======== Supplied information ========

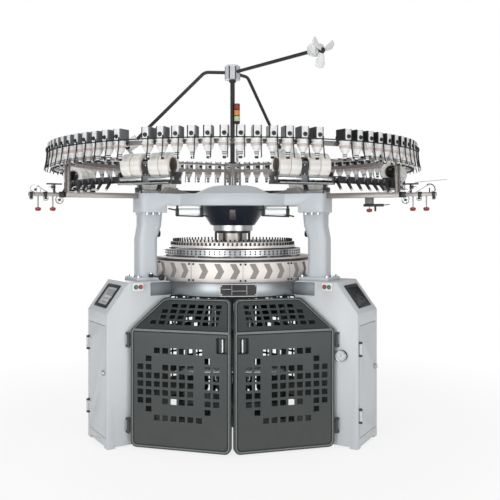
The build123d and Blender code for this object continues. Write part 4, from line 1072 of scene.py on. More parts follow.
@dataclass
class FeederRing:
    """The yarn feeders round the ring: housings, storage wheels and stop levers."""

    inner: float = 1.088
    outer: float = 1.166
    rail_top: float = 1.711
    height: float = 0.060
    width: float = 0.046
    plate: float = 0.006
    core_rounding: float = 0.004
    plate_rounding: float = 0.0015
    window: Spot = (0.0015, 0.012, 0.016)
    window_offset: float = 0.008
    knob: Profile = (
        (0.0115, -0.002), (0.0115, 0.001), (0.009, 0.002), (0.009, 0.0085), (0.0075, 0.010),
        (0.0015, 0.0105),
    )
    wheel_radius: float = 0.032
    wheel_station: float = 1.137
    drum: float = 0.041
    flange_steps: Profile = (
        (0.92, 0.001), (1, 0.003), (1, 0.006), (0.88, 0.008), (0.88, 0.018), (1, 0.020),
        (1, 0.024), (0.86, 0.026),
    )
    drum_steps: Profile = ((0.86, 0.026), (0.90, 0.030), (0.90, 0.040), (0.84, 0.041))
    cone_steps: Profile = ((0.84, 0), (0.76, 0.005), (0.7, 0.012), (0.375, 0.027), (0.25, 0.056))
    collars: tuple[Spot, ...] = (
        (0.0125, 0.028, 0.006), (0.0115, 0.038, 0.005), (0.0095, 0.050, 0.012),
    )
    finger: Spot = (0.006, 0.005, 0.014)
    finger_offset: float = 0.0175
    finger_rounding: float = 0.0009
    eyelet: Profile = ring(0.0025, 0.005, -0.0015, 0.0015)
    eyelet_drop: float = 0.100
    finger_bends: tuple[Spot, ...] = ((0.003, 0, -0.041), (0.006, 0, -0.035), (0.007, 0, -0.026))
    tape: Profile = ring(1.1665, 1.1685, 1.7075, 1.7135)
    front_count: int = 12
    front_pitch: float = 4.0
    side_count: int = 76
    side_start: float = 30.5

    def azimuths(self) -> list[float]:
        """Counts the feeders round the ring.

        Returns:
            The direction of each.
        """
        steps = [i - (self.front_count - 1) / 2 for i in range(self.front_count)]
        pitch = (360 - 2 * self.side_start) / (self.side_count - 1)
        sides = [FRONT + self.side_start + pitch * i for i in range(self.side_count)]
        return [FRONT + self.front_pitch * step for step in steps] + sides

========

Copy all data exactly, start to finish.

▶ [Solved exercise]
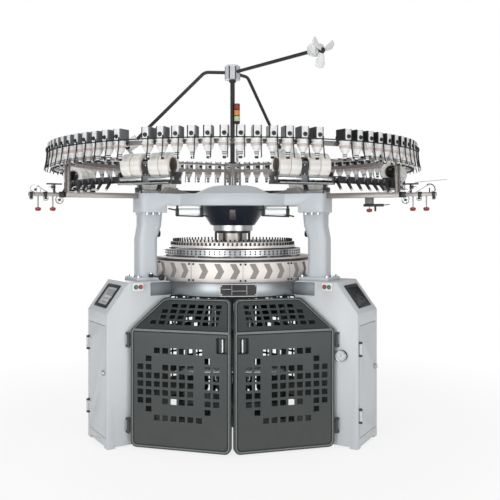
The build123d and Blender code for this object continues. Write part 4, from line 1072 of scene.py on. More parts follow.
@dataclass
class FeederRing:
    """The yarn feeders round the ring: housings, storage wheels and stop levers."""

    inner: float = 1.088
    outer: float = 1.166
    rail_top: float = 1.711
    height: float = 0.060
    width: float = 0.046
    plate: float = 0.006
    core_rounding: float = 0.004
    plate_rounding: float = 0.0015
    window: Spot = (0.0015, 0.012, 0.016)
    window_offset: float = 0.008
    knob: Profile = (
        (0.0115, -0.002), (0.0115, 0.001), (0.009, 0.002), (0.009, 0.0085), (0.0075, 0.010),
        (0.0015, 0.0105),
    )
    wheel_radius: float = 0.032
    wheel_station: float = 1.137
    drum: float = 0.041
    flange_steps: Profile = (
        (0.92, 0.001), (1, 0.003), (1, 0.006), (0.88, 0.008), (0.88, 0.018), (1, 0.020),
        (1, 0.024), (0.86, 0.026),
    )
    drum_steps: Profile = ((0.86, 0.026), (0.90, 0.030), (0.90, 0.040), (0.84, 0.041))
    cone_steps: Profile = ((0.84, 0), (0.76, 0.005), (0.7, 0.012), (0.375, 0.027), (0.25, 0.056))
    collars: tuple[Spot, ...] = (
        (0.0125, 0.028, 0.006), (0.0115, 0.038, 0.005), (0.0095, 0.050, 0.012),
    )
    finger: Spot = (0.006, 0.005, 0.014)
    finger_offset: float = 0.0175
    finger_rounding: float = 0.0009
    eyelet: Profile = ring(0.0025, 0.005, -0.0015, 0.0015)
    eyelet_drop: float = 0.100
    finger_bends: tuple[Spot, ...] = ((0.003, 0, -0.041), (0.006, 0, -0.035), (0.007, 0, -0.026))
    tape: Profile = ring(1.1665, 1.1685, 1.7075, 1.7135)
    front_count: int = 12
    front_pitch: float = 4.0
    side_count: int = 76
    side_start: float = 30.5

    def azimuths(self) -> list[float]:
        """Counts the feeders round the ring.

        Returns:
            The direction of each.
        """
        steps = [i - (self.front_count - 1) / 2 for i in range(self.front_count)]
        pitch = (360 - 2 * self.side_start) / (self.side_count - 1)
        sides = [FRONT + self.side_start + pitch * i for i in range(self.side_count)]
        return [FRONT + self.front_pitch * step for step in steps] + sides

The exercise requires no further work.